* Start Recorded information *

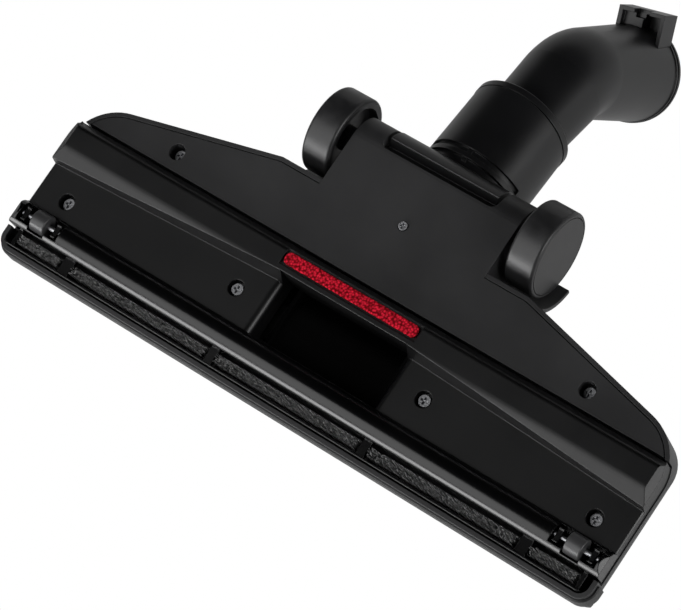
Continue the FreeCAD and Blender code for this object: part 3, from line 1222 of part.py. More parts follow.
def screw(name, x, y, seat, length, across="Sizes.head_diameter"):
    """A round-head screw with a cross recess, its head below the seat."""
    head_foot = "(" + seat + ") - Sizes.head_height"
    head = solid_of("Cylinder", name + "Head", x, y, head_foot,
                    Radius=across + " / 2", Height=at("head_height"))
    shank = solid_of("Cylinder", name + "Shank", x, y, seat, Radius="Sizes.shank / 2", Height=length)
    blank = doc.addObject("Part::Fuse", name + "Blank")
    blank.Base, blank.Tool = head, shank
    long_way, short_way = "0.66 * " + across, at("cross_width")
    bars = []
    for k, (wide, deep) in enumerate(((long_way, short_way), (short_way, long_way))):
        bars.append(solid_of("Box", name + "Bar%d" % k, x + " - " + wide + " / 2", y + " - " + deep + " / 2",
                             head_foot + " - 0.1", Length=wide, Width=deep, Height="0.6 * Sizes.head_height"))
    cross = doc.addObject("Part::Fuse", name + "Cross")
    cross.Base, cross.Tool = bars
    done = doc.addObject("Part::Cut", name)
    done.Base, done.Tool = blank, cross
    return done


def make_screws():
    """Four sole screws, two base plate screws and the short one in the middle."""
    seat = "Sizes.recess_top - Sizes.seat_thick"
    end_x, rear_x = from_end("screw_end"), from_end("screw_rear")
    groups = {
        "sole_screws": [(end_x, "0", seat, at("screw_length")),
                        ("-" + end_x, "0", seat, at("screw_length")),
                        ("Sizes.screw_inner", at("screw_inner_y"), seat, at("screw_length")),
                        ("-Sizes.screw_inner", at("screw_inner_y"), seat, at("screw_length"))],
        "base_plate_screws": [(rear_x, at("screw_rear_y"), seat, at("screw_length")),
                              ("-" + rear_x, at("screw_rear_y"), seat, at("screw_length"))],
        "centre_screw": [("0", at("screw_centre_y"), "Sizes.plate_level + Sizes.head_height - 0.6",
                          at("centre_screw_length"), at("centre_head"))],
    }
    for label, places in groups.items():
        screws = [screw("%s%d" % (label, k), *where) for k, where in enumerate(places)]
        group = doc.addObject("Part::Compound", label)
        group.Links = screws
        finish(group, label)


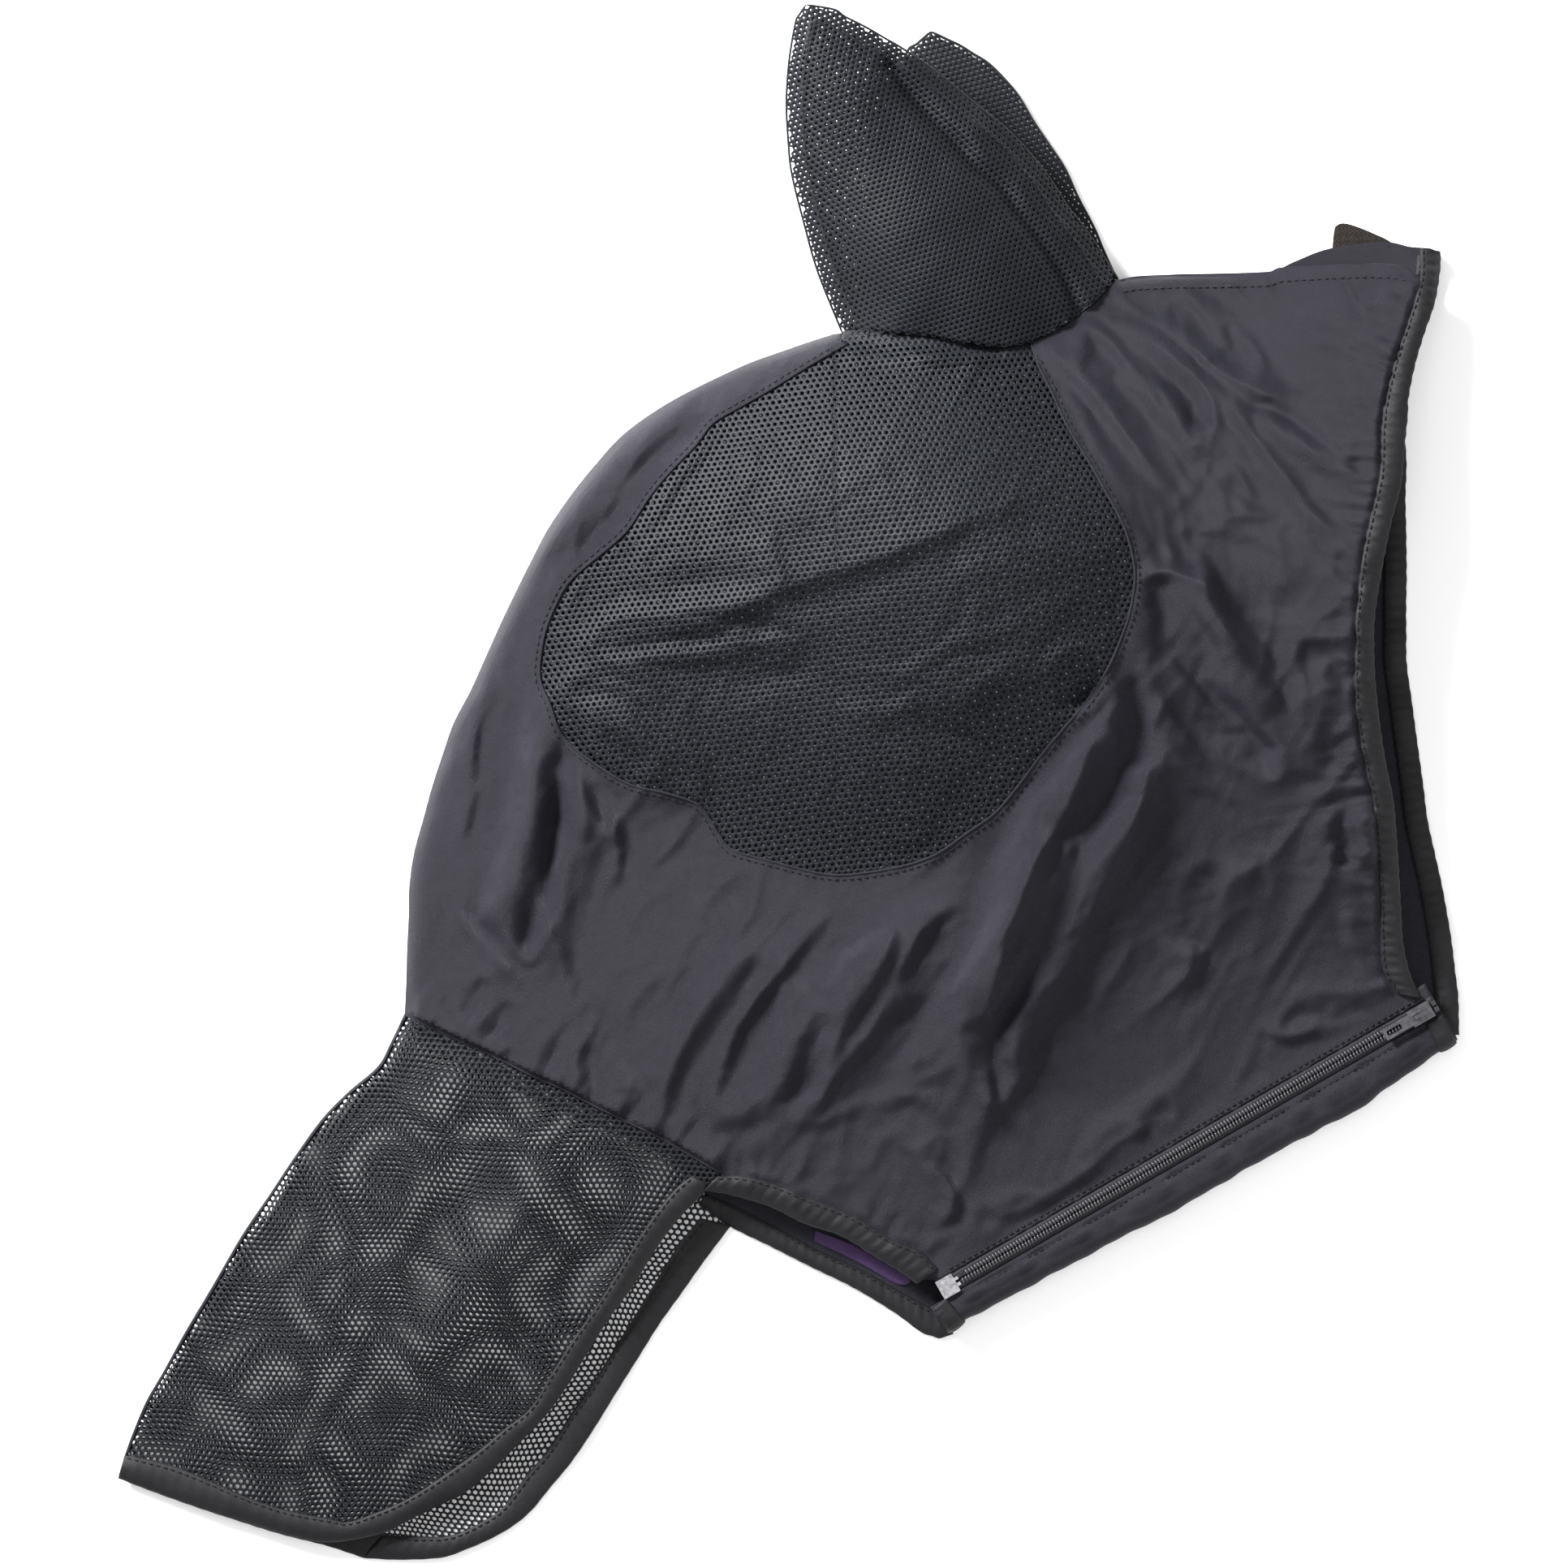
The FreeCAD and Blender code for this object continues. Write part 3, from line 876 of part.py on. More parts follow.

* End Recorded information *

Exercise directions — Reproduce all of the data exactly as given.

Answer to this problem —
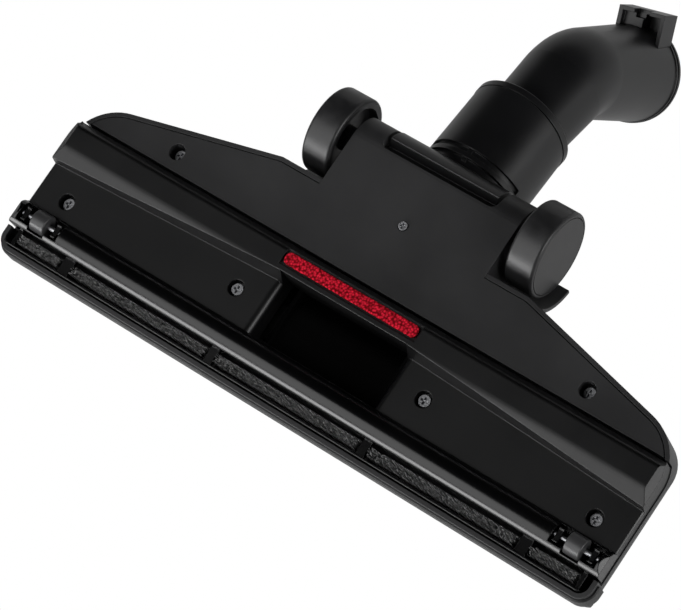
Continue the FreeCAD and Blender code for this object: part 3, from line 1222 of part.py. More parts follow.
def screw(name, x, y, seat, length, across="Sizes.head_diameter"):
    """A round-head screw with a cross recess, its head below the seat."""
    head_foot = "(" + seat + ") - Sizes.head_height"
    head = solid_of("Cylinder", name + "Head", x, y, head_foot,
                    Radius=across + " / 2", Height=at("head_height"))
    shank = solid_of("Cylinder", name + "Shank", x, y, seat, Radius="Sizes.shank / 2", Height=length)
    blank = doc.addObject("Part::Fuse", name + "Blank")
    blank.Base, blank.Tool = head, shank
    long_way, short_way = "0.66 * " + across, at("cross_width")
    bars = []
    for k, (wide, deep) in enumerate(((long_way, short_way), (short_way, long_way))):
        bars.append(solid_of("Box", name + "Bar%d" % k, x + " - " + wide + " / 2", y + " - " + deep + " / 2",
                             head_foot + " - 0.1", Length=wide, Width=deep, Height="0.6 * Sizes.head_height"))
    cross = doc.addObject("Part::Fuse", name + "Cross")
    cross.Base, cross.Tool = bars
    done = doc.addObject("Part::Cut", name)
    done.Base, done.Tool = blank, cross
    return done


def make_screws():
    """Four sole screws, two base plate screws and the short one in the middle."""
    seat = "Sizes.recess_top - Sizes.seat_thick"
    end_x, rear_x = from_end("screw_end"), from_end("screw_rear")
    groups = {
        "sole_screws": [(end_x, "0", seat, at("screw_length")),
                        ("-" + end_x, "0", seat, at("screw_length")),
                        ("Sizes.screw_inner", at("screw_inner_y"), seat, at("screw_length")),
                        ("-Sizes.screw_inner", at("screw_inner_y"), seat, at("screw_length"))],
        "base_plate_screws": [(rear_x, at("screw_rear_y"), seat, at("screw_length")),
                              ("-" + rear_x, at("screw_rear_y"), seat, at("screw_length"))],
        "centre_screw": [("0", at("screw_centre_y"), "Sizes.plate_level + Sizes.head_height - 0.6",
                          at("centre_screw_length"), at("centre_head"))],
    }
    for label, places in groups.items():
        screws = [screw("%s%d" % (label, k), *where) for k, where in enumerate(places)]
        group = doc.addObject("Part::Compound", label)
        group.Links = screws
        finish(group, label)


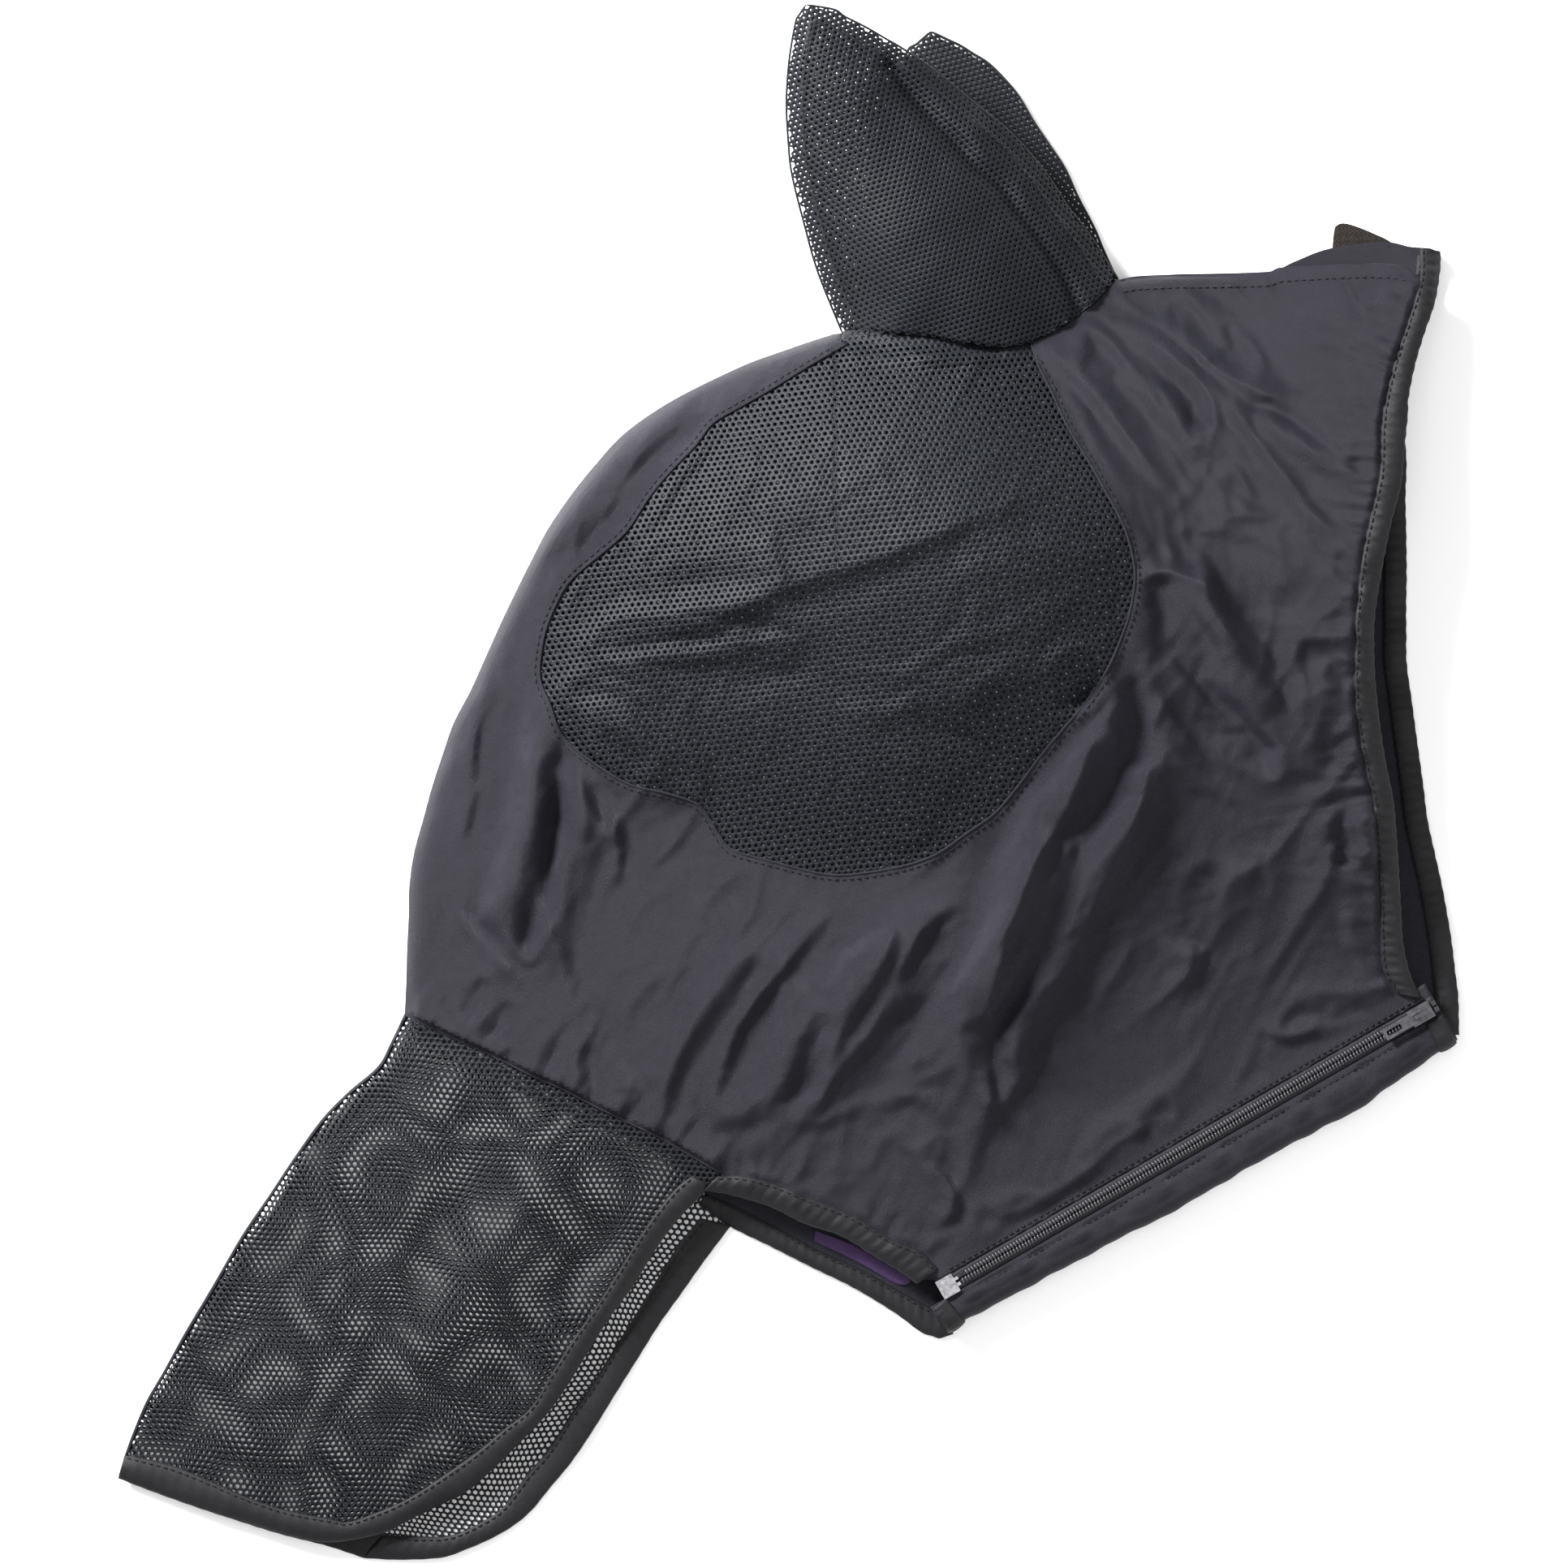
The FreeCAD and Blender code for this object continues. Write part 3, from line 876 of part.py on. More parts follow.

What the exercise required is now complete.